Management expects to provide 2026 guidance next quarter and highlighted continued commercial activity, progress at CP2, and robust liquidity as key supports for forward growth.
Takeaways
Venture Global’s Q3 2025 demonstrated the operational and financial leverage of its modular LNG strategy, as Plaquemines’ ramp reshaped global supply and solidified VG’s industry standing.
- Scale and Speed as Differentiators: VG’s fast-track buildout and modular approach are delivering industry-leading capacity additions and lower costs, positioning the company as a global LNG price influencer.
- Contracting Underscores Market Trust: Despite arbitration noise, new 20-year SPAs and a robust pipeline affirm VG’s execution credibility and commercial relevance.

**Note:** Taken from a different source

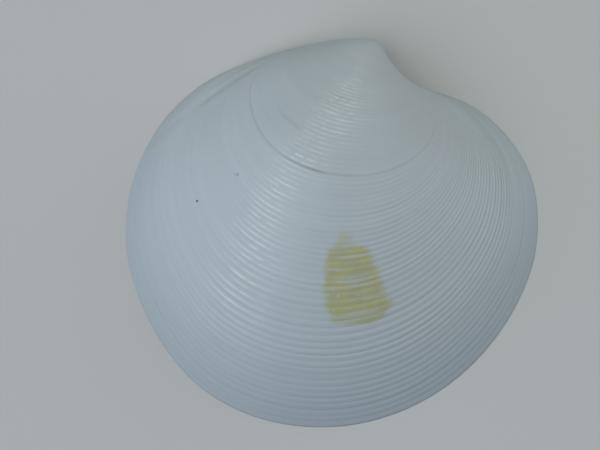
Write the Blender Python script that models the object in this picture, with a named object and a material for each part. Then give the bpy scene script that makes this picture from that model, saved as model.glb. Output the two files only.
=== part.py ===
# Right valve of Dosinia incisa, a bivalve sea shell, as one closed solid.
# The valve lies on its rim with the outside up. X runs along the shell from back to front,
# Y from the lower edge up to the beak, and Z up from the surface that the rim rests on.
# Lengths below are millimetres, and the finished mesh is turned into metres at the end.

import bmesh
import bpy
import numpy as np
from mathutils import Vector
from mathutils.bvhtree import BVHTree

METRES_PER_MM = 0.001

# The rim as the valve's outline, from below the beak round the front, the lower edge and the back.
RIM_POINTS = [
    (4.4, 18.0), (6.0, 17.7), (9.3, 15.8), (11.3, 15.4), (14.9, 14.1), (18.5, 11.3), (21.7, 6.3),
    (22.4, -1.2), (18.3, -11.0), (10.9, -17.9), (1.7, -21.1), (-9.3, -19.8), (-13.3, -17.7),
    (-20.3, -8.9), (-22.5, -1.0), (-20.3, 9.3), (-17.4, 13.5), (-10.8, 18.0), (-9.4, 18.5),
    (-3.3, 18.8), (1.4, 18.3),
]
RIM_STEPS_PER_POINT = 24

# Growth. Each growth line is the rim made smaller about the beak and turned about it.
BEAK = (4.9, 19.3, 0.45)
PAUSE_SIZE = 0.45
TURN_AT_PAUSE = (-0.704, 0.086, -0.238)
TURN_POWER = 0.224

# Ridges. The solid has one ridge for each two of the real shell.
RIDGES_OUTSIDE_PAUSE = 22
RIDGES_INSIDE_PAUSE = 13
SMALLEST_RIDGE_SIZE = 0.04
CREST_PLACE = 0.42
RIDGE_HEIGHT = 0.16
PAUSE_GROOVE_DEPTH = 0.2
TIP_SIZES = (0.026, 0.013)

# Smooth stretches of the rim beside the beak, as lengths along the rim where the ridges start and
# where they stand at full height: the lunule in front, and the escutcheon behind.
LUNULE_REACH = (3.5, 9.0)
ESCUTCHEON_REACH = (13.0, 19.0)

# Mesh density. Segments round the rim lie closer together near the beak.
OUTER_SEGMENTS = 64
UMBO_SEGMENTS = 32
CROWDING = 0.55
SMOOTH_LINES = 90
NORMAL_STEP = 0.002

# Wall, flat rim and hollow. The wall grows from its edge thickness to its full thickness.
WALL = 1.25
EDGE_WALL = 0.62
WALL_RISE_LENGTH = 6.0
RIM_WIDTH = 0.8
EDGE_RING_STEPS = (0.5, 1.3)
HOLLOW_CENTRE = (-0.5, -2.0)
HOLLOW_RING_SHARES = (1.0, 0.86, 0.72, 0.57, 0.42, 0.27, 0.13)
FAR_ABOVE = 60.0
CLOSE_ENOUGH = 0.001
MOST_TRIES = 40

# Hinge plate. It lies a little above the plane of the rim, and is broadest below the beak.
HINGE_HEIGHT = 0.8
HINGE_BREADTH = 4.4
HINGE_BACK_X = -9.5
HINGE_BROADEST_X = 3.0
HINGE_FRONT_X = 10.0
HINGE_STEP = 0.25
HINGE_WALL_RUN = 0.9
HINGE_END_SHARPNESS = 4.0

# Cardinal teeth: direction in degrees, length and width. They spread from one point, hang down
# from inside the plate and end just above the plane of the rim.
TEETH = ((-58.0, 3.0, 0.55), (-92.0, 3.4, 0.95), (-146.0, 4.6, 0.8))
TEETH_MEET = (4.4, 17.2)
TOOTH_START = 0.7
TOOTH_ROOT_HEIGHT = 2.0
TOOTH_TIP_HEIGHT = 0.06
TOOTH_TIP_SHARE = 0.55
TOOTH_NARROW_END = 0.6

SHELL_COLOUR = (0.50, 0.53, 0.53, 1.0)
SHELL_ROUGHNESS = 0.45


def clear_scene():
    """Remove every object that the file holds."""
    for thing in list(bpy.data.objects):
        bpy.data.objects.remove(thing, do_unlink=True)


def smooth_step(value, low, high):
    """Rise from 0 at low to 1 at high without a kink."""
    share = np.clip((value - low) / (high - low), 0.0, 1.0)
    return share * share * (3.0 - 2.0 * share)


def rim_curve():
    """Closed smooth curve through the rim points, as cubic stretches with shared tangents."""
    points = np.array(RIM_POINTS)
    before = np.roll(points, 1, axis=0)
    after = np.roll(points, -1, axis=0)
    length_in = np.linalg.norm(points - before, axis=1)[:, None]
    length_out = np.linalg.norm(after - points, axis=1)[:, None]
    tangent = (points - before) / length_in * length_out + (after - points) / length_out * length_in
    tangent = tangent / (length_in + length_out)
    handle_out = points + tangent * length_out / 3.0
    handle_in = np.roll(points - tangent * length_in / 3.0, -1, axis=0)
    share = np.linspace(0.0, 1.0, RIM_STEPS_PER_POINT, endpoint=False)[None, :, None]
    rest = 1.0 - share
    curve = (
        rest ** 3 * points[:, None]
        + 3.0 * rest ** 2 * share * handle_out[:, None]
        + 3.0 * rest * share ** 2 * handle_in[:, None]
        + share ** 3 * after[:, None]
    )
    return curve.reshape(-1, 2)


def rim_samples(curve, count):
    """Points along the closed rim, crowded near its start below the beak."""
    closed = np.vstack([curve, curve[:1]])
    length = np.concatenate([[0.0], np.cumsum(np.linalg.norm(np.diff(closed, axis=0), axis=1))])
    turn = np.arange(count) / count
    place = turn - CROWDING * np.sin(2.0 * np.pi * turn) / (2.0 * np.pi)
    place = place * length[-1]
    return np.column_stack([np.interp(place, length, closed[:, axis]) for axis in range(2)])


def turn_matrix(vector):
    """Matrix that turns about a vector by the vector's length in radians."""
    angle = np.linalg.norm(vector)
    if angle == 0.0:
        return np.eye(3)
    x, y, z = np.array(vector) / angle
    cross = np.array([[0.0, -z, y], [z, 0.0, -x], [-y, x, 0.0]])
    return np.eye(3) + np.sin(angle) * cross + (1.0 - np.cos(angle)) * cross @ cross


def growth_line(rim, size):
    """The rim of the young shell when it had this size, as a share of the grown shell."""
    beak = np.array(BEAK)
    spokes = np.column_stack([rim, np.zeros(len(rim))]) - beak
    turned = (1.0 - size ** TURN_POWER) / (1.0 - PAUSE_SIZE ** TURN_POWER)
    matrix = turn_matrix(np.array(TURN_AT_PAUSE) * turned)
    return beak + size * spokes @ matrix.T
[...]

- Watch for CP2 and Portfolio Flexibility: Upcoming FID milestones and the ability to offer flexible, portfolio-wide cargoes will be critical for sustaining growth and returns as competition intensifies.
Conclusion
Venture Global’s Q3 results mark a pivotal inflection in scale and earnings power, with Plaquemines’ ramp and new SPAs driving both financial outperformance and long-term positioning. While arbitration and margin compression pose risks, the company’s liquidity, contract base, and operational innovation provide strong foundations as the next wave of projects approach FID.
Industry Read-Through
Venture Global’s rapid scale-up and commercial success signal an accelerated shift toward modular, data-driven LNG production, raising the competitive bar for both U.S. and global peers. The company’s ability to contract long-term volumes at attractive rates—even amid legal uncertainty—underscores robust end-market demand and the value of execution credibility. For the broader LNG sector, VG’s outsize role in global supply growth and portfolio contracting approach may pressure peers on both price and delivery timelines, while highlighting the strategic importance of digital operations and flexible asset deployment. Investors should monitor how other LNG developers adapt their models as market expectations reset around speed, cost, and contract structure.